• Exercise prompt: Word for word, restate every line of the listing that follows.

• Data block:
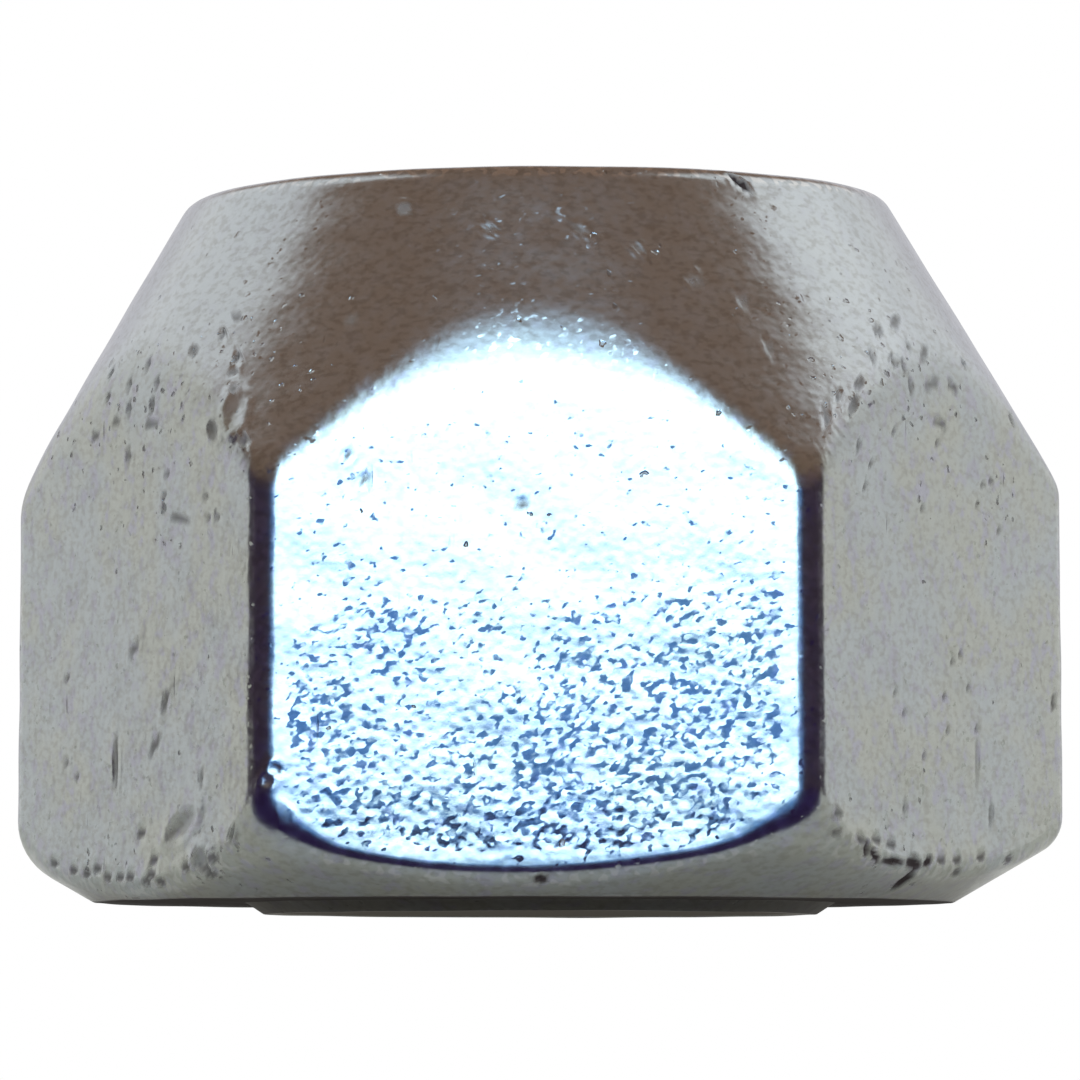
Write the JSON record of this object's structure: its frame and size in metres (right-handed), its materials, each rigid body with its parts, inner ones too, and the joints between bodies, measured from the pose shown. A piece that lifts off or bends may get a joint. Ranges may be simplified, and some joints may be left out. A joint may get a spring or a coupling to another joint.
{
  "type": "lug nut",
  "caption": "Open-ended hexagonal wheel nut with a 60 degree cone seat, chamfered brace end and low washer face.",
  "frame": {"origin": "centre of the washer face, the ring that the nut stands on at its brace end", "axes": "+Z along the threaded bore, from the brace end to the nose of the cone; +X through a corner of the hexagon; -Y and +Y square out of two opposite flats"},
  "size_m": [0.0241, 0.021, 0.0165],
  "materials": {
    "zinc_steel": "zinc plated steel, satin, dulled and pitted by use"
  },
  "bodies": {
    "root": {"lug_nut": "zinc_steel"}
  },
  "joints": []
}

• Solution to the problem:
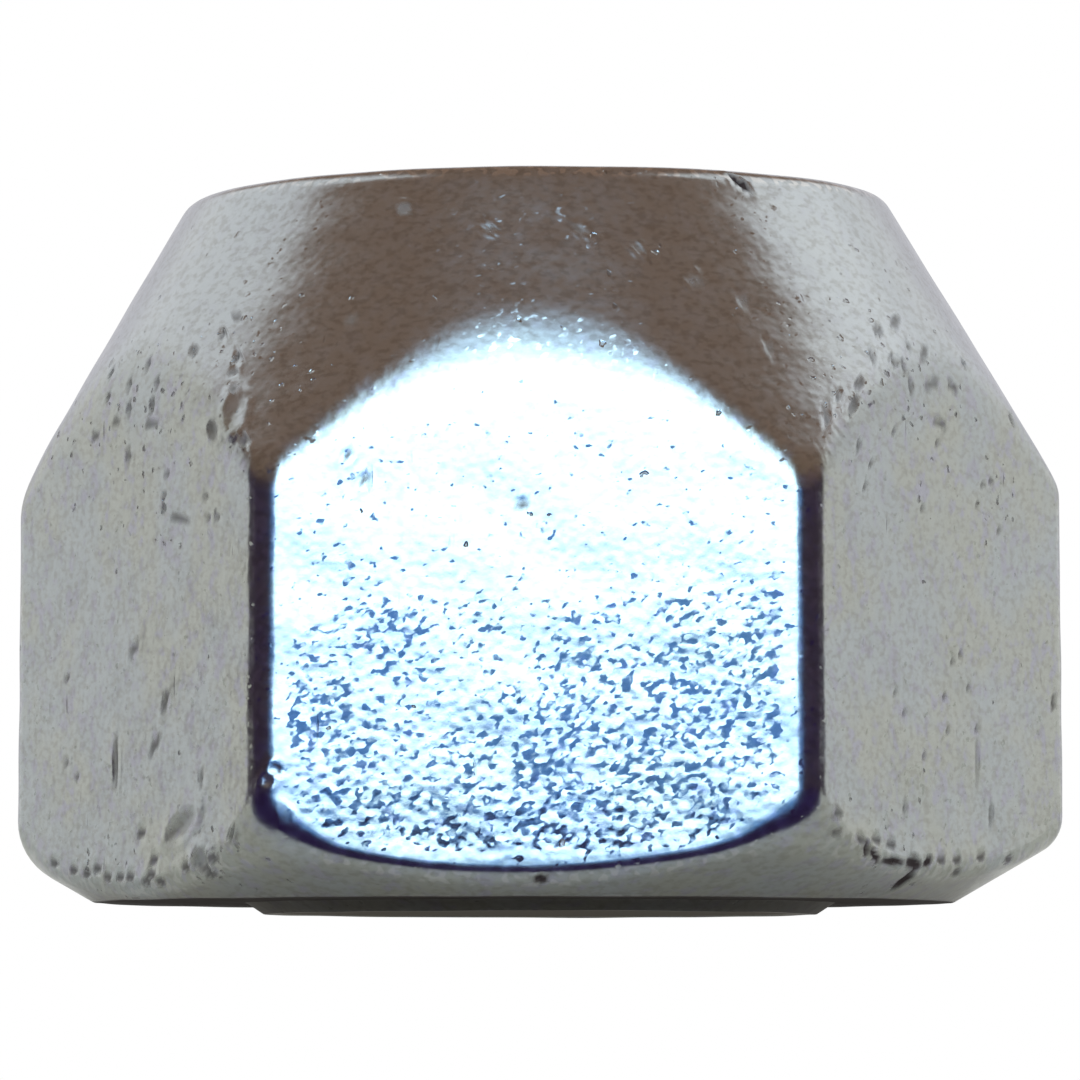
Write the JSON record of this object's structure: its frame and size in metres (right-handed), its materials, each rigid body with its parts, inner ones too, and the joints between bodies, measured from the pose shown. A piece that lifts off or bends may get a joint. Ranges may be simplified, and some joints may be left out. A joint may get a spring or a coupling to another joint.
{
  "type": "lug nut",
  "caption": "Open-ended hexagonal wheel nut with a 60 degree cone seat, chamfered brace end and low washer face.",
  "frame": {"origin": "centre of the washer face, the ring that the nut stands on at its brace end", "axes": "+Z along the threaded bore, from the brace end to the nose of the cone; +X through a corner of the hexagon; -Y and +Y square out of two opposite flats"},
  "size_m": [0.0241, 0.021, 0.0165],
  "materials": {
    "zinc_steel": "zinc plated steel, satin, dulled and pitted by use"
  },
  "bodies": {
    "root": {"lug_nut": "zinc_steel"}
  },
  "joints": []
}